L'affirmation de la souveraineté israélienne sur Jérusalem-Est

Les mesures décidées par Ariel Sharon et son cabinet de sécurité sont bien sûr symboliques, mais, il s'agit là de symboles puissants, au c£ur du conflit israélo-palestinien. Durant toute la première Intifada (1987-1993), le gouvernement d'Yitzhak Shamir n'avait pas osé s'en prendre à la Maison d'Orient. Durant les trois années de règne de Benyamin Netanyahjou, en dépit de nombreux effets d'annonce, le gouvernement israélien n'avait pas davantage tenté de fermer la Maison d'Orient.
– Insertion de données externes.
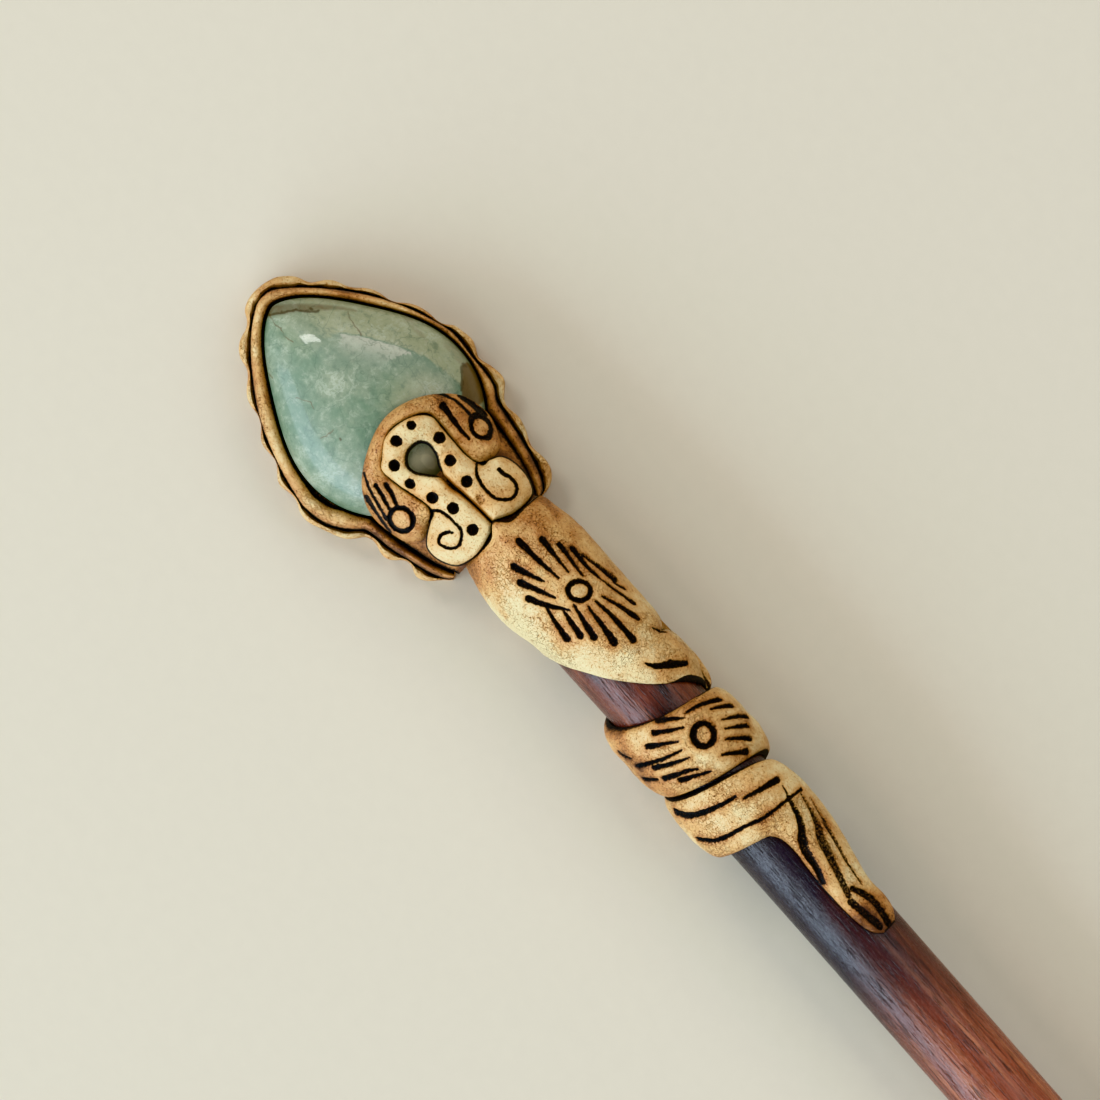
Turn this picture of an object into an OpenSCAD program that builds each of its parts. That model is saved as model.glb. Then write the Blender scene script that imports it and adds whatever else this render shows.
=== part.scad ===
// Hair stick: a turned wooden stick with a clay head that frames a pear-shaped stone,
// and a clay wrap that winds down the shaft and ends in a leaf-like tail.
// It lies on its back. The stick runs along X with its tip at +X, and Z points up.
// Plan views are given from above, with +Y on the left of somebody who looks towards the tip.

/* [Stick] */
// Diameter of the shaft below the clay
stick_d = 8.4; // [7.6:0.1:9.2]
// Diameter of the wood where the clay sleeve covers it
butt_d = 9.5; // [9:0.1:10]
// Length from the head to the tip
shaft_l = 147; // [120:1:170]
// Length of the tapered end
taper_l = 62; // [40:1:75]
// Diameter of the rounded tip
tip_d = 2.4; // [1.6:0.1:3]
// Diameter of the plain tenon inside the head
tenon_d = 4; // [3:0.1:4.4]
// Length of the tenon inside the head
tenon_l = 5; // [3:0.5:7]

/* [Stone] */
// Length of the stone from its point to its round end
stone_l = 25.3; // [23:0.1:28]
// Width of the stone
stone_w = 19.7; // [18:0.1:22]
// Height of the stone's upright edge
girdle_h = 1; // [0.6:0.1:1.6]
// Height of the dome above the edge
dome_h = 5; // [4:0.1:5.6]

/* [Head] */
// Thickness of the back plate
plate_t = 3.5; // [2.8:0.1:3.8]
// Width of the scalloped flange at its widest ordinary scallop
flange_w = 1; // [0.6:0.05:1.4]
// Width of the strand round the stone
strand_w = 1.5; // [1.2:0.05:1.8]
// Height of the strand above the plate
strand_h = 1.7; // [1.2:0.1:2.2]
// Thickness of the hood over the stone's round end
hood_t = 1.7; // [1.2:0.1:2.2]
// Thickness of the keyhole band on top
band_t = 2.1; // [1.5:0.1:2.6]
// Height of the clay bed above the stick's centre
bed_rise = 2.8; // [2.6:0.1:3.4]
// Width of the dark joint lines between the clay pieces of the head
joint_w = 0.32; // [0.26:0.02:0.5]
// Turn of the head against the stick, in degrees
head_turn = 4.2; // [3:0.1:5.5]
// Offset of the head's centre from the stick's axis
head_offset = 1.4; // [0.8:0.1:2]

/* [Clay wrap] */
// Outer diameter of the sleeve below the head
sleeve_d = 11.9; // [11.4:0.1:12.4]
// Outer diameter of the two coils
coil_d = 12.4; // [12:0.1:13]
// Outer diameter of the tail at its end
tail_d = 9.9; // [9.4:0.1:10.6]
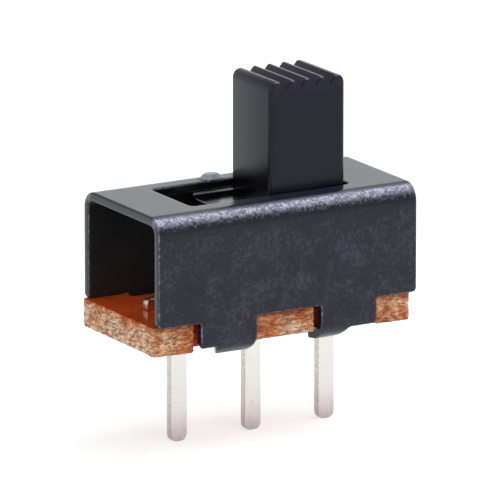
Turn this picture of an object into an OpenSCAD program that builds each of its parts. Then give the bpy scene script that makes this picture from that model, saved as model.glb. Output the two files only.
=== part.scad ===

Entre-temps, l'Union européenne avait donné pour instruction à tous les ministres européens de passage à Jérusalem de rendre une visite de courtoisie à la Maison de l'Orient et à son illustre occupant et propriétaire, Fayçal Husseini, descendant du chef nationaliste Abdel Kader Husseini, et responsable du dossier de Jérusalem au sein de l'OLP.

La mort en juin dernier de Fayçal Husseini a sans aucun doute facilité la décision prise jeudi soir par Ariel Sharon. Le chef du gouvernement israélien a sans doute également compté sur l'immense émotion soulevée à travers le monde par l'attentat de la pizzeria pour avancer ses pions sur un terrain immensément populaire dans l'opinion israélienne : la question de Jérusalem. D'une certaine façon, il peut compter sur un soulagement des chancelleries : voilà du moins une riposte qui n'aggrave pas le bilan des victimes. Du moins dans un premier temps.

Car le dossier de Jérusalem, on l'a vu lors des négociations de Camp David, est éminemment explosif et déborde largement le conflit bilatéral israélo-palestinien. A l'évidence, la police de l'Etat hébreu n'a pas occupé la Maison de l'Orient pour s'en retirer dès le calme revenu. Il s'agit de la plus formidable affirmation de la souveraineté israélienne sur la partie occupée de la Ville Sainte depuis son annexion en juin 1967. Cela ne manquera pas de faire réagir les dirigeants du monde arabo-musulman, bien davantage que le bilan des victimes palestiniennes des affrontements. Un proche conseiller de Yasser Arafat, Nabil Abou Roudeina, a pour sa part mis en garde «avec force contre les conséquences destructrices entreprises par le gouvernement d'Ariel Sharon, notamment l'occupation de la Maison de l'Orient».